Il maiale quando si sazia fa rotolare il trogolo. Questa civiltà sazia, ingozzata, satolla, sta prendendo le abitudini del maiale. Questa civiltà rovescia spazzatura dappertutto. Con un gesto di spreco sfrontato, balordo, prodotto sostanziale e simbolico di una società egoista, viziata, dissoluta, indifferente. Stupida.

L’altro poeta si chiama Antonio Verri. Trentatré anni fa scriveva: cambia, cambierà, di molto, il volto della campagna, degli aggregati umani, di interi paesi; è cambiato dal dopoguerra ad oggi, cambierà ancora tra due, tre generazioni. Quello che non cambierà mai sarà l’idea del dialogo con la terra che l’uomo ha stabilito dal tempo dei tempi, il grosso respiro, il sibilo lungo che si può udire solo di mattina, mirando nella vastità dei campi, con accanto quelle sentinelle silenziose che sono gli alberi di ulivo.

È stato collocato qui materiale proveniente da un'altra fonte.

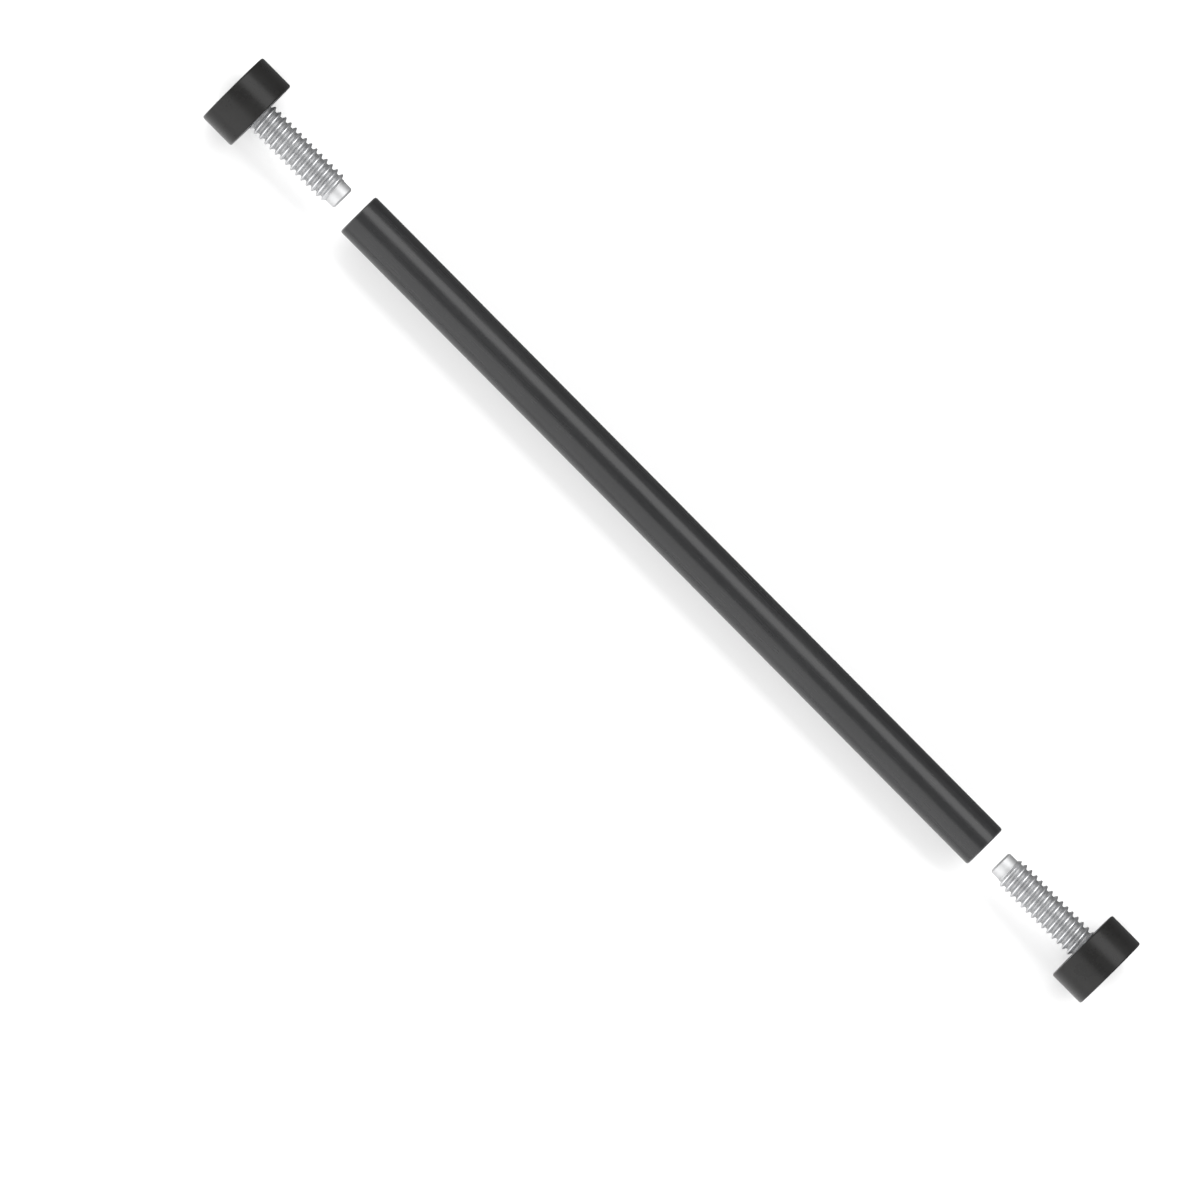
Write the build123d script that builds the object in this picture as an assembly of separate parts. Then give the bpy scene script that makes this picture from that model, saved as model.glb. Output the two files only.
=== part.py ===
from build123d import *
import math
import os

# Bed cargo bar: a round tube with a screw stud and a rubber foot at each end.
# Frame, in millimetres: origin at the middle of the tube, +X along the bar, +Z up.
# At rest each foot and its stud are drawn clear of the tube, on the tube's axis.

# ---- driving dimensions ------------------------------------------------------

# tube
TUBE_LENGTH = 914.4
TUBE_OUTER_D = 50.8
TUBE_WALL = 3.05
TUBE_OUTER_EDGE = 2.4
TUBE_INNER_EDGE = 0.5

# where the feet rest: gap between the tip of the stud and the end of the tube
DRAWN_GAP = 21.6

# stud: one-start right-hand thread with 60 degree flanks
THREAD_MAJOR_D = 35.0
THREAD_ROOT_D = 28.0
THREAD_PITCH = 7.5
THREAD_CREST = 1.3
FLANK_ANGLE = 30.0
THREAD_SINK = 0.6
STUD_REACH = 120.0
TIP_LENGTH = 12.5
TIP_D = 27.0
TIP_CHAMFER = 1.8
THREAD_PAST_FACE = 2.5
NECK_D = 27.2
HEAD_D = 47.2
HEAD_THICKNESS = 9.0
HEAD_CHAMFER = 0.8

# end plug
PLUG_LENGTH = 40.0
PLUG_RECESS = 1.0
PLUG_EDGE = 1.0
THREAD_GAP = 0.3
PLUG_BELL = 1.2

# rubber foot
FOOT_D = 87.0
FOOT_THICKNESS = 41.5
FOOT_EDGE = 2.2

# steel cup in the foot, its washer and its retaining ring
CUP_OUTER_D = 56.0
CUP_BORE_D = 48.0
CUP_DEPTH = 24.5
CUP_FLOOR = 4.0
CUP_LIP_D = 60.0
CUP_LIP = 3.0
CUP_RECESS = 0.4
CUP_MOUTH_CHAMFER = 1.2
WASHER_D = 47.0
WASHER_THICKNESS = 3.0
WASHER_EDGE = 0.2
HEAD_PLAY = 0.2
RING_THICKNESS = 2.0
RING_OUTER_D = 51.2
RING_BORE_D = 42.0
RING_GAP = 9.0
RING_EAR_D = 8.0
RING_EAR_HOLE_D = 2.6
GROOVE_D = 51.6
GROOVE_PLAY = 0.1

# how far a cutting or joining shape runs past its neighbour
OVERSHOOT = 2.0

# ---- derived positions along X, right-hand end -------------------------------

TUBE_END = TUBE_LENGTH / 2
TUBE_BORE_D = TUBE_OUTER_D - 2 * TUBE_WALL
STUD_TIP = TUBE_END + DRAWN_GAP
FOOT_FACE = STUD_TIP + STUD_REACH
FOOT_BACK = FOOT_FACE + FOOT_THICKNESS
THREAD_START = STUD_TIP + TIP_LENGTH
THREAD_END = FOOT_FACE + THREAD_PAST_FACE
CUP_MOUTH = FOOT_FACE + CUP_RECESS
CUP_BACK = CUP_MOUTH + CUP_DEPTH
WASHER_BACK = CUP_BACK - CUP_FLOOR
WASHER_FRONT = WASHER_BACK - WASHER_THICKNESS
HEAD_BACK = WASHER_FRONT - HEAD_PLAY
HEAD_FRONT = HEAD_BACK - HEAD_THICKNESS
RING_BACK = HEAD_FRONT - HEAD_PLAY
RING_FRONT = RING_BACK - RING_THICKNESS

THREAD_DEPTH = (THREAD_MAJOR_D - THREAD_ROOT_D) / 2
FLANK_SLOPE = math.tan(math.radians(FLANK_ANGLE))


# ---- helpers -----------------------------------------------------------------

def round_bar(diameter, start, end, edge=0.0):
    """A solid round bar on the X axis, with the same chamfer on both ends."""
    radius = diameter / 2
    bar = Pos((start + end) / 2, 0, 0) * Rot(0, 90, 0) * Cylinder(radius, end - start)
    if edge > 0:
        bar = chamfer(bar.edges(), edge)
    return bar


def revolved(points):
    """Turn a closed outline of (x, radius) points about the X axis."""
    outline = Polyline(*[(x, radius, 0) for x, radius in points], close=True)
    return revolve(make_face(outline), Axis.X)


def at_end(shape, side):
    """Place a shape made for the right-hand end (+1), or turn it to the left-hand end (-1)."""
    if side < 0:
        return Rot(0, 0, 180) * shape
    return shape


def thread_ridge(corners, turns):
    """The bare spiral ridge, along Z from the origin, from the (radius, height) corners of its section."""
    rise = THREAD_PITCH * turns
    edges = [Pos(0, 0, height) * Edge.make_helix(THREAD_PITCH, rise, radius) for radius, height in corners]
    faces = [Face.make_surface_from_curves(edges[i - 1], edges[i]) for i in range(len(edges))]
    for level in (0, rise):
        end_points = [(radius, 0, height + level) for radius, height in corners]
        faces.append(Face(Wire.make_polygon(end_points, close=True)))
    return Solid(Shell(faces))


def thread_form(start, end, major_radius, root_radius, crest_width):
    """A right-hand threaded bar that covers start to end, on the helix that stud and plug share."""
    first = THREAD_START + THREAD_PITCH * math.floor((start - THREAD_START) / THREAD_PITCH - 1)
    turns = math.ceil((end - first) / THREAD_PITCH) + 1
    base_radius = root_radius - THREAD_SINK
    crest_half = crest_width / 2
    base_half = crest_half + (major_radius - base_radius) * FLANK_SLOPE
    ridge = thread_ridge([(base_radius, -base_half), (major_radius, -crest_half),
                          (major_radius, crest_half), (base_radius, base_half)], turns)
    ridge = Pos(first, 0, 0) * Rot(0, 90, 0) * ridge
    # the core is longer than the ridge, so that the ridge's ends never share a face with it
    return round_bar(2 * root_radius, first - THREAD_PITCH, first + THREAD_PITCH * (turns + 1)) + ridge


# ---- tube and end plugs ------------------------------------------------------

def make_tube():
    """The plain round tube, its outer edges rounded and its bore edges broken."""
    tube = round_bar(TUBE_OUTER_D, -TUBE_END, TUBE_END)
    tube = fillet(tube.edges(), TUBE_OUTER_EDGE)
    tube -= round_bar(TUBE_BORE_D, -TUBE_END, TUBE_END)
    rims = tube.edges().filter_by(GeomType.CIRCLE)
    bore_rims = rims.filter_by(lambda edge: edge.radius < TUBE_BORE_D / 2 + TUBE_INNER_EDGE / 2)
    return chamfer(bore_rims, TUBE_INNER_EDGE)


def make_plug():
    """The threaded plug that is pressed in the tube, just behind its end."""
    outer_end = TUBE_END - PLUG_RECESS
    inner_end = outer_end - PLUG_LENGTH
    plug = round_bar(TUBE_BORE_D, inner_end, outer_end, PLUG_EDGE)
    # the same gap square to the flanks as on the crest and root
    major_radius = THREAD_MAJOR_D / 2 + THREAD_GAP
    root_radius = THREAD_ROOT_D / 2 + THREAD_GAP
    side_gap = THREAD_GAP / math.cos(math.radians(FLANK_ANGLE)) - THREAD_GAP * FLANK_SLOPE
    plug -= thread_form(inner_end, outer_end, major_radius, root_radius, THREAD_CREST + 2 * side_gap)
    # a cone at each mouth leads the thread in
    bell_radius = major_radius + PLUG_BELL
    depth = bell_radius - root_radius
    for end, inward in ((outer_end, -1), (inner_end, 1)):
        plug -= revolved([(end, 0), (end, bell_radius), (end + inward * depth, root_radius),
                          (end + inward * depth, 0)])
    return plug


# ---- screw stud --------------------------------------------------------------

def make_stud():
    """The screw stud: plain tip, coarse thread, neck and the round head that sits in the foot."""
    major_radius = THREAD_MAJOR_D / 2
    root_radius = THREAD_ROOT_D / 2
    thread = thread_form(THREAD_START, THREAD_END, major_radius, root_radius, THREAD_CREST)
    # 45 degree chamfers take the thread down to its root at both ends
    slant = THREAD_DEPTH + OVERSHOOT
    envelope = revolved([
        (THREAD_START, 0),
        (THREAD_START, root_radius),
        (THREAD_START + slant, root_radius + slant),
        (THREAD_END - slant, root_radius + slant),
        (THREAD_END, root_radius),
        (THREAD_END, 0),
    ])
    tip = revolved([
        (STUD_TIP, 0),
        (STUD_TIP, TIP_D / 2 - TIP_CHAMFER),
        (STUD_TIP + TIP_CHAMFER, TIP_D / 2),
        (THREAD_START + OVERSHOOT, TIP_D / 2),
        (THREAD_START + OVERSHOOT, 0),
    ])
    neck = round_bar(NECK_D, THREAD_END - OVERSHOOT, HEAD_FRONT + HEAD_CHAMFER)
    head = round_bar(HEAD_D, HEAD_FRONT, HEAD_BACK, HEAD_CHAMFER)
    return (thread & envelope) + tip + neck + head


# ---- foot --------------------------------------------------------------------

def cup_outline(front=CUP_MOUTH):
    """The outside of the cup: a round body with a wider lip at its mouth."""
    body = round_bar(CUP_OUTER_D, CUP_MOUTH, CUP_BACK)
    lip = round_bar(CUP_LIP_D, front, CUP_MOUTH + CUP_LIP)
    return body + lip


def make_foot():
    """The round rubber foot, moulded round the cup and open at its inner face."""
    foot = round_bar(FOOT_D, FOOT_FACE, FOOT_BACK)
    foot = fillet(foot.edges(), FOOT_EDGE)
    return foot - cup_outline(front=FOOT_FACE - OVERSHOOT)


def make_cup():
    """The steel cup: bore for the stud's head, a groove for the ring and a chamfered mouth."""
    cup = cup_outline()
    cup -= round_bar(CUP_BORE_D, CUP_MOUTH, WASHER_BACK)
    cup -= round_bar(GROOVE_D, RING_FRONT - GROOVE_PLAY, RING_BACK + GROOVE_PLAY)
    mouth_radius = CUP_BORE_D / 2 + CUP_MOUTH_CHAMFER
    cup -= revolved([(CUP_MOUTH, 0), (CUP_MOUTH, mouth_radius),
                     (CUP_MOUTH + CUP_MOUTH_CHAMFER, CUP_BORE_D / 2), (CUP_MOUTH + CUP_MOUTH_CHAMFER, 0)])
    return cup


def make_washer():
    """The thrust washer on the cup's floor, a plain disc."""
    return round_bar(WASHER_D, WASHER_FRONT, WASHER_BACK, WASHER_EDGE)


def make_ring():
    """The retaining ring: a flat ring, open at the top, with a drilled ear on each side of the opening."""
    ring = round_bar(RING_OUTER_D, RING_FRONT, RING_BACK)
    ring -= round_bar(RING_BORE_D, RING_FRONT, RING_BACK)
    ear_radius = (RING_OUTER_D - RING_EAR_D) / 2
    ear_y = (RING_GAP + RING_EAR_D) / 2
    ear_z = math.sqrt(ear_radius**2 - ear_y**2)
    middle = (RING_FRONT + RING_BACK) / 2
    ring -= Pos(middle, 0, ear_radius) * Box(RING_THICKNESS, RING_GAP, RING_OUTER_D / 2)
    for y in (-ear_y, ear_y):
        ring += Pos(0, y, ear_z) * round_bar(RING_EAR_D, RING_FRONT, RING_BACK)
        ring -= Pos(0, y, ear_z) * round_bar(RING_EAR_HOLE_D, RING_FRONT, RING_BACK)
    return ring


# ---- the whole object --------------------------------------------------------

def make_parts():
    """Every piece by its node name."""
    parts = {"tube": make_tube()}
    end_pieces = {
        "plug": make_plug(),
        "stud": make_stud(),
        "foot": make_foot(),
        "cup": make_cup(),
        "washer": make_washer(),
        "ring": make_ring(),
    }
    for side, word in ((-1, "left"), (1, "right")):
        for name, shape in end_pieces.items():
            parts[f"{name}_{word}"] = at_end(shape, side)
    return parts


os.makedirs("parts", exist_ok=True)
for node, shape in make_parts().items():
    export_step(shape, f"parts/{node}.step")
    solids = len(shape.solids())
    print(f"{node}: {solids} solid, {shape.volume / 1000:.1f} cm3, valid {shape.is_valid}")
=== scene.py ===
# %% [markdown]
# # A bed cargo bar, piece by piece
# This lesson rebuilds a cargo bar: the round black bar that is wedged across a truck or trailer bed to stop
# a load from sliding. It is a steel tube with a threaded plug in each end. A zinc plated screw stud goes into
# each plug, and each stud carries a round rubber foot that presses on the side of the bed.
# The measured model is loaded first, as the frame. Everything below is made in its place and in metres.

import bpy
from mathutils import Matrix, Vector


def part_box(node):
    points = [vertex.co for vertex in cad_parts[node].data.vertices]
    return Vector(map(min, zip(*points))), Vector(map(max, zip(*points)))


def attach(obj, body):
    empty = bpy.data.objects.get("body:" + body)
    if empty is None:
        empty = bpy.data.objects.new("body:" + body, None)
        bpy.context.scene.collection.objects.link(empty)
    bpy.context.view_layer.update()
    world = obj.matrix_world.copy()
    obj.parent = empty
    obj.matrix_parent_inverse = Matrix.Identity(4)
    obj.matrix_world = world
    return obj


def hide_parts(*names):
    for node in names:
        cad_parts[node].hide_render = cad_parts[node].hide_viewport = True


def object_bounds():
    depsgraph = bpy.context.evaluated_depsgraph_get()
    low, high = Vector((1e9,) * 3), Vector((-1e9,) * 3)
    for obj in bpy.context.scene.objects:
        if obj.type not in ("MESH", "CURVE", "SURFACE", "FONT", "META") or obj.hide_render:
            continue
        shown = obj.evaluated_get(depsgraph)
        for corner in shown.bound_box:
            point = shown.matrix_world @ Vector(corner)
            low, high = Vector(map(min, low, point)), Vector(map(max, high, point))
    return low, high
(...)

Lui aveva speranza nel dialogo con la terra, nella nostra capacità di ascoltarla e di parlarle. Lui aveva speranza nella letteratura che fa pensare, che riesce a mutare i comportamenti. Anche in questo aveva speranza, addirittura.

Il sibilo lungo di cui diceva si può chiamare anche l’anima del luogo.

Ma a volte l’anima di un luogo è costretta a darsi alla fuga, o a morire. L’anima scappa dal chiasso, dalla sfacciataggine, dalla violenza, dalla mancanza di misura, dall’enormità, dal minimalismo, dice James Hillman nell’ Anima dei luoghi.

L’anima muore quando non ci sono più parole per raccontare il desiderio ansioso di cercarla o la sapiente pazienza di aspettarla, o quando scompaiono le maniere di rispettarla.

L’anima appartiene alla storia: l’anima è la storia che si manifesta, rappresenta la propria persistenza, la propria essenza per mezzo del passato che risorge costantemente, prepotentemente, e si proietta in ogni senso di futuro, quale che sia: ipotesi, speranza, desiderio di un altro sentimento, di un’emozione nuova, l’abbozzo del disegno di un tempo che rinnovi l’evento della vita.

Tutto quello che esiste, è testimonianza della presenza di un’anima che giace nelle tombe affioranti che ribadiscono un vincolo come privilegio e condanna al tempo stesso, che urlano la loro ansia, la loro pretesa di essere dissepolte, disoccultate, riportate alla luce, riconsegnate al divenire del mondo, all’avvicendarsi del mattino e della sera, a riconferma perpetua dell’origine, della cifra primordiale, dell’archetipo ineludibile, irreversibile.

La terra viene prima delle creature; durerà oltre le creature. Quando si dissolveranno i corpi, e le memorie dei fatti, quando non resterà nulla dei sogni, né delle parole di una poesia, quando non si sentirà più sul petto il peso della terra, e tutto diventerà leggero come un pulviscolo, e sembrerà misterioso come un singulto di civetta, allora l’ulivo saraceno sarà ancora una silenziosa e significante traccia dell’anima del tempo di un luogo. Lo saranno le tombe di antenati sconosciuti e visceralmente venerati, i tramonti che non esistono nel loro colore; lo saranno gli occhi di coloro che verranno, stupefatti come sono gli occhi di quelli che ci sono.

Mi accade di ripensare alle parole del mio maestro della scuola elementare, certe volte, e di associarle alle parole dei poeti, e di considerare che non siamo riusciti a comprenderle, per niente. Ma forse facciamo ancora in tempo.